Repeat the listing in full, word for word.

DATA LINES:
☆ ☆ ☆ ☆ ☆ ☆ ☆

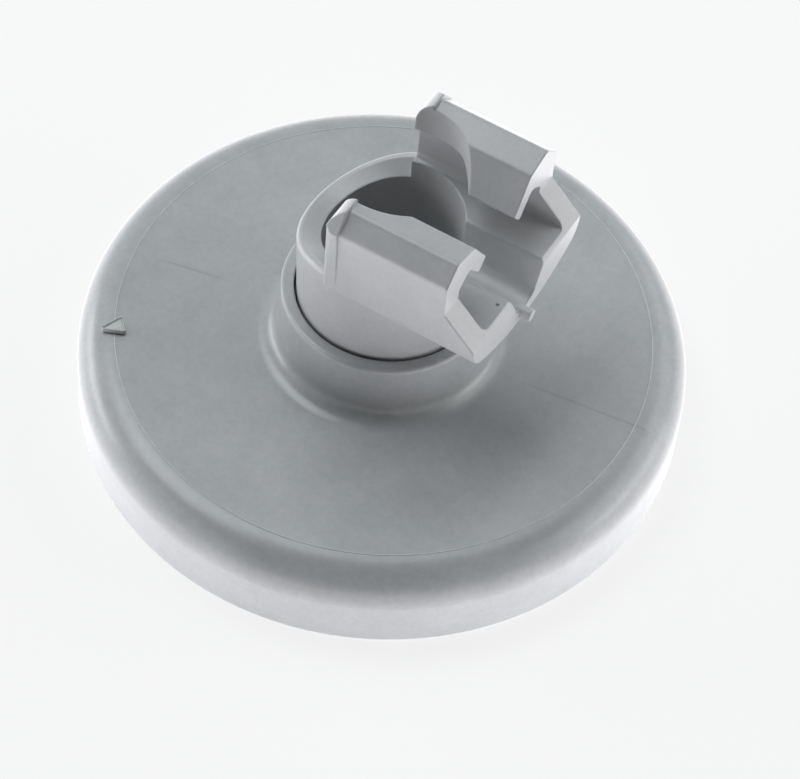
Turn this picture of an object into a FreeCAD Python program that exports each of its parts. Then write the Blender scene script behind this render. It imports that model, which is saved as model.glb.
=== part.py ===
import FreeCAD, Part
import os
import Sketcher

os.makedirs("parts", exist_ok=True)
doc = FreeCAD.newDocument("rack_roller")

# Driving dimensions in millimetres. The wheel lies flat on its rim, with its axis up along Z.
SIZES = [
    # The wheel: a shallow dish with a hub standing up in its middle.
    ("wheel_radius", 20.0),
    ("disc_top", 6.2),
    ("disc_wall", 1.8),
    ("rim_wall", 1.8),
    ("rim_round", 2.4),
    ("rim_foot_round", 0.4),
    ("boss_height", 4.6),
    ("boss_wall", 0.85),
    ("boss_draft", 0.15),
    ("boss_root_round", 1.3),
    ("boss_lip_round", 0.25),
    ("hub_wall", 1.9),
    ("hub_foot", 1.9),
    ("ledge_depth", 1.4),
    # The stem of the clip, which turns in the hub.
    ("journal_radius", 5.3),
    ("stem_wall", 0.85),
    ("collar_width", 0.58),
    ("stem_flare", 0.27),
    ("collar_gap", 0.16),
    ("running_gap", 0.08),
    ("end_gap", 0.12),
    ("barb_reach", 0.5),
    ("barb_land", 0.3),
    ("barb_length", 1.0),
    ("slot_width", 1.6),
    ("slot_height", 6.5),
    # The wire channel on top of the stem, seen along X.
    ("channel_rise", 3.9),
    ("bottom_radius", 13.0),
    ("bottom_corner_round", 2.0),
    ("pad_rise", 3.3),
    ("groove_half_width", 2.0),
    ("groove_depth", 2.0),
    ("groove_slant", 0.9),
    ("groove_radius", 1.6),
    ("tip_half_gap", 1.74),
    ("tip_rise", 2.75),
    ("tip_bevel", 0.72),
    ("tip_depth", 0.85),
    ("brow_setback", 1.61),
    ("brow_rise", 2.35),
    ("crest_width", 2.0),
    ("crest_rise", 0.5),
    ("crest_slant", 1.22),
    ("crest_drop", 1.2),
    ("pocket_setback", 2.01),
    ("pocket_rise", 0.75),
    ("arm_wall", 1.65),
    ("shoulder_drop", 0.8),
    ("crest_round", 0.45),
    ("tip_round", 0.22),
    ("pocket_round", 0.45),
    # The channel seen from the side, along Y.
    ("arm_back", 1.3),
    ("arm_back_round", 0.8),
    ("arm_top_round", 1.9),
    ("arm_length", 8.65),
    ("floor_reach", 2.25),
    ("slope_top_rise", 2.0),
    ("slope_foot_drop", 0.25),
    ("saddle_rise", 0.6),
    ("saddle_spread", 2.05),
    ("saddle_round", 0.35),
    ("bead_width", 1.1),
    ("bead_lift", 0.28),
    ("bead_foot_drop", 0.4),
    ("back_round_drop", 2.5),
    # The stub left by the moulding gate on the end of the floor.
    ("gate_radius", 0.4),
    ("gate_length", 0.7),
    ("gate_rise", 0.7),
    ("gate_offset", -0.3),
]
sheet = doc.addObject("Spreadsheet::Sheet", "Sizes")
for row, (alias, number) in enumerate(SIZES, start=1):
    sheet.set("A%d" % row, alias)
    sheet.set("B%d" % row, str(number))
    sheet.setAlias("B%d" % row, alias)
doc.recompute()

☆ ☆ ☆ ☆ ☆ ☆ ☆

IN RESPONSE:
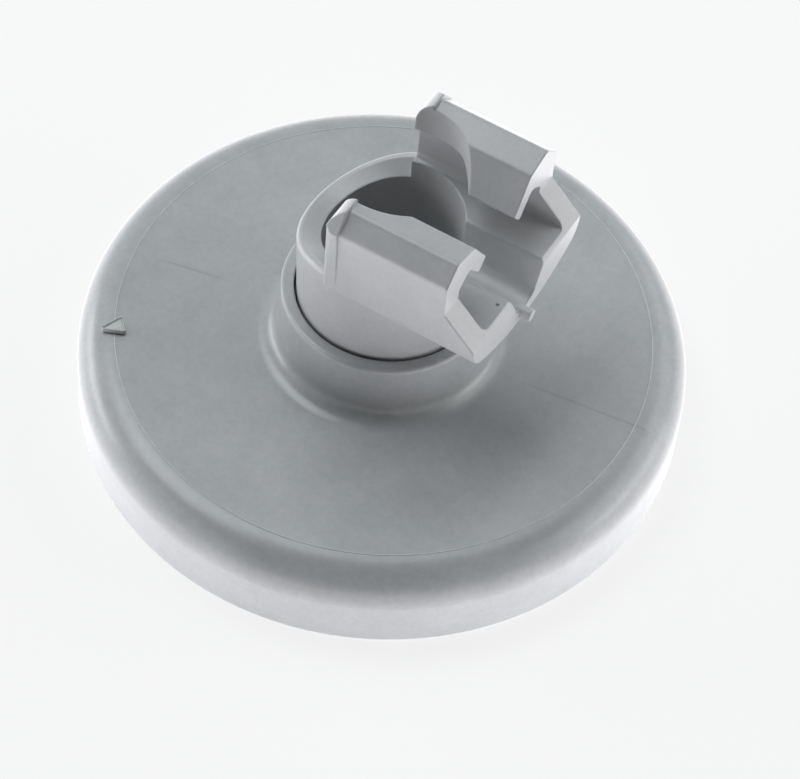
Turn this picture of an object into a FreeCAD Python program that exports each of its parts. Then write the Blender scene script behind this render. It imports that model, which is saved as model.glb.
=== part.py ===
import FreeCAD, Part
import os
import Sketcher

os.makedirs("parts", exist_ok=True)
doc = FreeCAD.newDocument("rack_roller")

# Driving dimensions in millimetres. The wheel lies flat on its rim, with its axis up along Z.
SIZES = [
    # The wheel: a shallow dish with a hub standing up in its middle.
    ("wheel_radius", 20.0),
    ("disc_top", 6.2),
    ("disc_wall", 1.8),
    ("rim_wall", 1.8),
    ("rim_round", 2.4),
    ("rim_foot_round", 0.4),
    ("boss_height", 4.6),
    ("boss_wall", 0.85),
    ("boss_draft", 0.15),
    ("boss_root_round", 1.3),
    ("boss_lip_round", 0.25),
    ("hub_wall", 1.9),
    ("hub_foot", 1.9),
    ("ledge_depth", 1.4),
    # The stem of the clip, which turns in the hub.
    ("journal_radius", 5.3),
    ("stem_wall", 0.85),
    ("collar_width", 0.58),
    ("stem_flare", 0.27),
    ("collar_gap", 0.16),
    ("running_gap", 0.08),
    ("end_gap", 0.12),
    ("barb_reach", 0.5),
    ("barb_land", 0.3),
    ("barb_length", 1.0),
    ("slot_width", 1.6),
    ("slot_height", 6.5),
    # The wire channel on top of the stem, seen along X.
    ("channel_rise", 3.9),
    ("bottom_radius", 13.0),
    ("bottom_corner_round", 2.0),
    ("pad_rise", 3.3),
    ("groove_half_width", 2.0),
    ("groove_depth", 2.0),
    ("groove_slant", 0.9),
    ("groove_radius", 1.6),
    ("tip_half_gap", 1.74),
    ("tip_rise", 2.75),
    ("tip_bevel", 0.72),
    ("tip_depth", 0.85),
    ("brow_setback", 1.61),
    ("brow_rise", 2.35),
    ("crest_width", 2.0),
    ("crest_rise", 0.5),
    ("crest_slant", 1.22),
    ("crest_drop", 1.2),
    ("pocket_setback", 2.01),
    ("pocket_rise", 0.75),
    ("arm_wall", 1.65),
    ("shoulder_drop", 0.8),
    ("crest_round", 0.45),
    ("tip_round", 0.22),
    ("pocket_round", 0.45),
    # The channel seen from the side, along Y.
    ("arm_back", 1.3),
    ("arm_back_round", 0.8),
    ("arm_top_round", 1.9),
    ("arm_length", 8.65),
    ("floor_reach", 2.25),
    ("slope_top_rise", 2.0),
    ("slope_foot_drop", 0.25),
    ("saddle_rise", 0.6),
    ("saddle_spread", 2.05),
    ("saddle_round", 0.35),
    ("bead_width", 1.1),
    ("bead_lift", 0.28),
    ("bead_foot_drop", 0.4),
    ("back_round_drop", 2.5),
    # The stub left by the moulding gate on the end of the floor.
    ("gate_radius", 0.4),
    ("gate_length", 0.7),
    ("gate_rise", 0.7),
    ("gate_offset", -0.3),
]
sheet = doc.addObject("Spreadsheet::Sheet", "Sizes")
for row, (alias, number) in enumerate(SIZES, start=1):
    sheet.set("A%d" % row, alias)
    sheet.set("B%d" % row, str(number))
    sheet.setAlias("B%d" % row, alias)
doc.recompute()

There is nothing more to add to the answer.